Getting a co-signer can be difficult, however. It has to be someone who you can trust and someone who trusts you. More importantly, putting that co-signer in a bad position can potentially ruin a relationship. Asking someone to co-sign and then damaging their credit can result in serious bad blood and make the relationship unsalvageable.
Whatever you decide to do, there are ways around a bad credit score when it comes to finding an apartment. Don’t assume that your bad credit will keep you out of a decent apartment; just know that it will take a little more effect to make it all work out.
Obviously, if you can keep your credit score healthy and strong, do that. Your credit score dictates a lot of things in life and can make everything difficult if it is on the wrong side of the scale. Paying your bills on time is a great way to keep your credit on track and remain trustworthy in the eyes of lenders and landlords.

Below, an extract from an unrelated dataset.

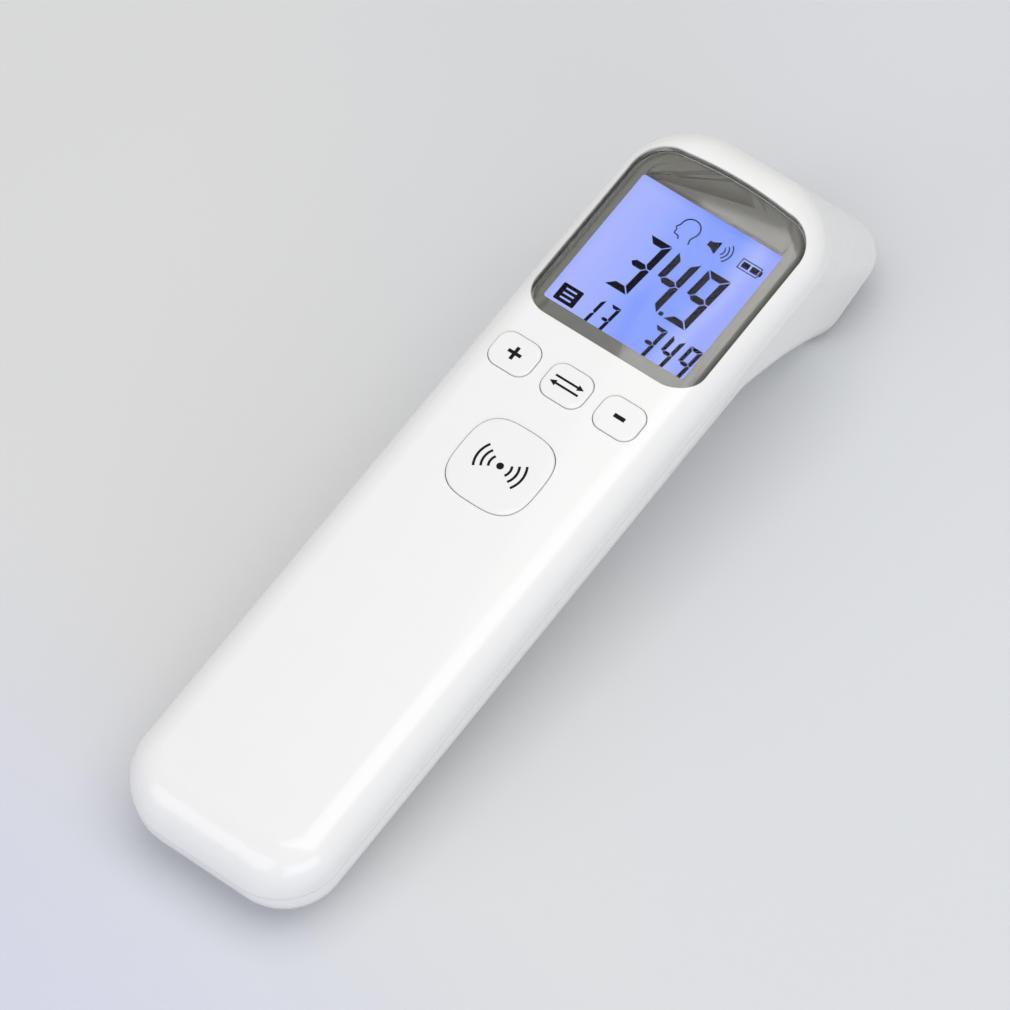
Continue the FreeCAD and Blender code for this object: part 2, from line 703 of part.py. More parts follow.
def main_board():
    half = S["board_wide"] * 0.5
    low, high = S["board_low"], S["board_high"]
    points = [(half, low), (half, high), (-half, high), (-half, low)]
    holes = [(x, y, D["screw_radius"] + 0.2) for x, y in BOARD_SCREWS]
    top = -S["board_deep"]
    board = padded("main_board", points, (top - S["board_thick"], top), S["board_corner"], holes)
    return keep(board, "main_board")


def chip(name, x, y, wide, long, tall):
    """A flat package on the board's rear side with gull-wing legs along two sides."""
    foot = -(S["board_deep"] + S["board_thick"])
    body = block(name + "_body", (x - wide / 2, x + wide / 2), (y - long / 2, y + long / 2),
                 (foot - tall, foot - 0.12))
    legs = []
    count = int(long / 1.27)
    for i in range(count):
        leg_y = y + (i - (count - 1) / 2) * 1.27
        leg = block(f"{name}_leg_{i}", (x - wide / 2 - 0.8, x + wide / 2 + 0.8),
                    (leg_y - 0.2, leg_y + 0.2), (foot - 0.3, foot))
        legs.append(leg)
    return keep(join(name, body, *legs), name)


def small_parts():
    """Chip capacitors and resistors in two short rows on the board's rear side."""
    foot = -(S["board_deep"] + S["board_thick"])
    parts = []
    for i in range(8):
        x, y = (-9.5 if i < 4 else 9.5), 74.0 + 3.0 * (i % 4)
        parts.append(block(f"chip_capacitor_{i + 1}", (x - 1.0, x + 1.0), (y - 0.6, y + 0.6),
                           (foot - 0.6, foot)))
    return keep(compound("chip_capacitors", parts), "chip_capacitors")


def crystal():
    foot = D["board_deep"] + D["board_thick"]
    lying = FreeCAD.Rotation(V(1, 0, 0), -90)
    return keep(rod("clock_crystal", 1.0, 6.0, (6.5, 92.0, -foot - 1.0), turn=lying), "clock_crystal")


def buzzer():
    """A round sounder on the board's rear side with a sound hole."""
    foot = D["board_deep"] + D["board_thick"]
    case = rod("buzzer_case", 4.5, 3.0, (9.0, 104.5, -foot - 3.0))
    hole = rod("buzzer_hole", 0.8, 1.5, (9.0, 104.5, -foot - 3.5))
    return keep(cut("buzzer", case, hole), "buzzer")


# ---------------------------------------------------------------- power

def cell_start(side):
    """Where a cell's can starts: the nipple's tip touches its contact, the spring fills the rest."""
    stop = D["plate_thick"] + 0.1
    if side == "left":
        return D["bay_high"] - stop - D["nipple_tall"] - D["cell_can"], -90
    return D["bay_low"] + stop + D["nipple_tall"] + D["cell_can"], 90


def battery(side):
    start, angle = cell_start(side)
    spot = V(CELL_SIDES[side] * D["cell_pitch"] / 2, start, -D["cell_deep"])
    r, can, tip = S["cell_radius"], S["cell_can"], S["nipple_radius"]
    points = [(0, 0), (r - 0.9, 0), (r - 0.9, 0.25), (r, 0.6), (r, can - 0.5), (r - 0.6, can),
              (tip, can), (tip, can + S["nipple_tall"]), (0, can + S["nipple_tall"])]
    turn = FreeCAD.Rotation(V(1, 0, 0), angle)
    return keep(turned("battery_" + side, points, FreeCAD.Placement(spot, turn)), "battery_" + side)


def contact_plate(name, x_range, end):
    """A sprung-brass plate against one end wall of the bay."""
    thick = S["plate_thick"]
    wall = S["bay_low"] + 0.1 if end == "low" else S["bay_high"] - 0.1 - thick
    return keep(block(name, x_range, (wall, wall + thick), (-14.0, -7.6)), name)


def coil(name, side):
    """The spring between a contact plate and a cell's flat end."""
    start, angle = cell_start(side)
    wall = D["bay_low"] + 0.1 + D["plate_thick"]
    if side == "right":
        wall = D["bay_high"] - 0.1 - D["plate_thick"]
    wire, gap = 0.32, abs(start - wall)
    length = gap - 2 * wire - 0.1
    coil_radius, turns = 2.3, 5.0
    helix = Part.makeHelix(length / turns, length, coil_radius)
    out, back = V(coil_radius + wire, 0, 0), V(coil_radius - wire, 0, 0)
    halves = [Part.Arc(out, V(coil_radius, 0, wire), back), Part.Arc(back, V(coil_radius, 0, -wire), out)]
    profile = Part.Wire([half.toShape() for half in halves])
    spring = Part.Wire(helix.Edges).makePipeShell([profile], True, True)
    turn = FreeCAD.Rotation(V(1, 0, 0), angle)
    away = -1 if side == "left" else 1
    spot = V(CELL_SIDES[side] * D["cell_pitch"] / 2, start + away * (length + wire + 0.05),
             -D["cell_deep"])
    spring.Placement = FreeCAD.Placement(spot, turn)
    return shaped(name, spring)


def power():
    for side in CELL_SIDES:
        battery(side)
    contact_plate("battery_bridge", (-9.6, 9.6), "low")
    contact_plate("battery_positive_contact", (-9.4, -1.8), "high")
    contact_plate("battery_negative_contact", (1.8, 9.4), "high")
    coil("bridge_spring", "left")
    coil("negative_spring", "right")


# ---------------------------------------------------------------- sensor

def nozzle_ring():
    """The insert in the rim: a plate with the bore that a test cap plugs into, and its barrel."""
    recess, lip = D["rim_recess"], D["rim_lip"] + 0.15
    plate = prism(rim_outline(lip, -0.15), V(0, 0, 0.15 - recess + 0.05))
    barrel = Part.makeCylinder(D["barrel_radius"], D["barrel_long"] - 0.5, V(0, 0, -D["barrel_long"]))
    bore = Part.makeCylinder(D["port_radius"], D["port_long"] + 0.15, V(0, 0, -D["port_long"] - 0.15))
    mouth_low = D["barrel_long"] + 0.01
    throat = Part.makeCone(3.2, D["port_radius"] - 0.4, mouth_low - D["port_long"] - 0.1,
                           V(0, 0, -mouth_low))
    ring = plate.fuse(barrel).cut([bore, throat]).removeSplitter()
    ring.Placement = SENSOR
    return shaped("nozzle_ring", ring)


def sensor_turned(name, points):
    return keep(turned(name, points, SENSOR), name)


def sensor():
    cup, can = S["cup_radius"], S["can_radius"]
    sensor_turned("sensor_seal", [(3.6, -10.48), (6.6, -10.48), (6.6, -10.02), (3.6, -10.02)])
    sensor_turned("sensor_cup", [(3.4, -12.0), (can + 0.15, -12.0), (can + 0.15, -19.0),
                                 (cup, -19.0), (cup, -10.5), (3.4, -10.5)])
    sensor_turned("thermopile_can", [(0, -16.9), (can, -16.9), (can, -12.1), (2.4, -12.1),
                                     (2.4, -12.5), (can - 0.4, -12.5), (can - 0.4, -16.5), (0, -16.5)])
    sensor_turned("sensor_window", [(0, -12.5), (2.3, -12.5), (2.3, -12.2), (0, -12.2)])
    pins = []
    for i, (x, y) in enumerate(((1.8, 1.8), (-1.8, 1.8), (-1.8, -1.8), (1.8, -1.8))):
        pins.append(rod(f"sensor_pin_{i + 1}", S["pin_radius"], 4.4, (x, y, -21.3), SENSOR))
    keep(compound("sensor_pins", pins), "sensor_pins")
    holes = [(x, y, 0.4) for x in (-1.8, 1.8) for y in (-1.8, 1.8)]
    holes += [(x, 0, D["screw_radius"] + 0.1) for x in (-D["post_reach"], D["post_reach"])]
    points = [(12, -6.5), (12, 6.5), (-12, 6.5), (-12, -6.5)]
    board = padded("sensor_board", points, (-20.05, -19.05), 1.5, holes)
    board.Placement = SENSOR
    keep(board, "sensor_board")


def sensor_ribbon():
    """The flat cable from the sensor's board to the main board."""
    start = SENSOR.multVec(V(0, 3.0, -20.1))
    path = [start, start + V(0, -0.6, 1.6), V(0, 141.0, -12.0), V(0, 138.6, -10.75), V(0, 135.0, -10.6)]
    lift = V(0, 0.1, 0.18)
    back = [p + lift for p in reversed(path)]
    strip = Part.Face(Part.makePolygon(path + back + [path[0]])).extrude(V(5, 0, 0))
    strip.translate(V(-2.5, 0, 0))
    return shaped("sensor_ribbon", strip)


# ---------------------------------------------------------------- fasteners

def screw(name, base, shank, at=FreeCAD.Placement(), turn=FreeCAD.Rotation()):
    """A pan-head screw with a cross slot; base is the underside of its head."""
    r, head = S["screw_radius"], S["screw_head"]
    place = at.multiply(FreeCAD.Placement(V(*base), turn))
    bolt = rod(name + "_shank", r, shank, (0, 0, -0.1), place)
    cap = rod(name + "_head", head, 0.9, (0, 0, -0.9), place)
    slots = [
        block(name + "_slot_x", (-1.0, 1.0), (-0.2, 0.2), (-1.0, -0.5), place),
        block(name + "_slot_y", (-0.2, 0.2), (-1.0, 1.0), (-1.0, -0.5), place),
    ]
    return cut(name, join(name + "_body", bolt, cap), *slots)


def screws():
    case = [screw(f"case_screw_{i}", (x, y, -D["cover_split"] + 1.4), 8.2)
            for i, (x, y) in enumerate(CASE_SCREWS, 1)]
    keep(compound("case_screws", case), "case_screws")
    foot = -D["board_deep"] - D["board_thick"]
    board = [screw(f"board_screw_{i}", (x, y, foot), 4.4) for i, (x, y) in enumerate(BOARD_SCREWS, 1)]
    keep(compound("board_screws", board), "board_screws")
    pair = [screw(f"retainer_screw_{i}", (x, 0, -20.05), 6.5, SENSOR)
            for i, x in enumerate((-D["post_reach"], D["post_reach"]), 1)]
    keep(compound("retainer_screws", pair), "retainer_screws")


# ---------------------------------------------------------------- assembly

def build():
    front_cover()
    rear_cover()
    battery_cover()
    window_lens()
    window_border()
    window_tape()
    nozzle_ring()
    for name in KEY_SPOTS:
        key(name)
        switch(name)
        plunger(name)
    display()
    lcd_holder()
    zebra_strip()
    backlight_leds()
    main_board()
    chip("microcontroller", 0.0, 84.0, 7.5, 10.3, 1.8)
    chip("memory_chip", -9.0, 96.0, 4.0, 5.0, 1.5)
    small_parts()
    crystal()
    buzzer()
    power()
    sensor()
    sensor_ribbon()
    screws()


def export():
    """Puts every sub-part in its resting place, checks it and writes it to parts."""
    rest = rest_placement()
    for obj in SUBPARTS:
        obj.Placement = rest.multiply(obj.Placement)
    DOC.recompute()
    bad = [f"{o.Name}: {o.State}" for o in DOC.Objects if "Invalid" in o.State or "Error" in o.State]
    if bad:
        raise RuntimeError("; ".join(bad))
    os.makedirs("parts", exist_ok=True)
    for obj in SUBPARTS:
        shape = obj.Shape
        if shape.isNull() or not shape.isValid() or not shape.Solids:
            raise RuntimeError(f"{obj.Label}: the shape is not a sound solid")
        shape.exportStep(f"parts/{obj.Label}.step")
        box = shape.BoundBox
        print(f"{obj.Label}: {len(shape.Solids)} solids, {shape.Volume:.0f} mm3, z from {box.ZMin:.2f}")


build()
export()
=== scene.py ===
import json
import math

import bmesh
import bpy
from mathutils import Matrix, Vector


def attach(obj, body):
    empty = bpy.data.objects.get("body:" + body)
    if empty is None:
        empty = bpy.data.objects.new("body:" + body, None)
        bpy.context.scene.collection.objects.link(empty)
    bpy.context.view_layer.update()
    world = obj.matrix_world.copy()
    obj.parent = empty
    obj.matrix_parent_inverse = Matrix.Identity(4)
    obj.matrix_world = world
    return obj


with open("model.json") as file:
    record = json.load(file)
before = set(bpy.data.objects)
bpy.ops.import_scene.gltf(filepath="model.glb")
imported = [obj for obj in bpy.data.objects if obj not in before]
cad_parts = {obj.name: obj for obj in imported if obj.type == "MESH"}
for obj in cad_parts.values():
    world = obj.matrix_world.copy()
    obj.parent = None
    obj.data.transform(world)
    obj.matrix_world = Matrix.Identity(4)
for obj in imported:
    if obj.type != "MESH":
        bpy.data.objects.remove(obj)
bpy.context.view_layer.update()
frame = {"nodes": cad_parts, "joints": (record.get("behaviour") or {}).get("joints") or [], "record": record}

MM = 0.001
NODES = frame["nodes"]
RECORD = frame["record"]


# ---------------------------------------------------------------- the body's own axes

# Where the mount on the battery cover lies, in the body's millimetres.
BACK_SPOT = Vector((0, 38.0, -19.0))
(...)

But if your credit score is in some trouble, use one of these methods to get into a decent place. When you have found a place that you feel comfortable with, you can then begin to take steps towards rebuilding your credit.
Experiences in having a low credit score don’t have to be the end of the world. They will certainly make life a bit more difficult when it comes to securing a loan, applying for a credit card, or getting an apartment but they don’t have to be the end of the road.
Keep an eye on how to improve your credit score and make the necessary steps where you can. Getting your score back on track is a marathon, not a sprint. You don’t get negative marks on your account overnight and you don’t get your report looking great again overnight either.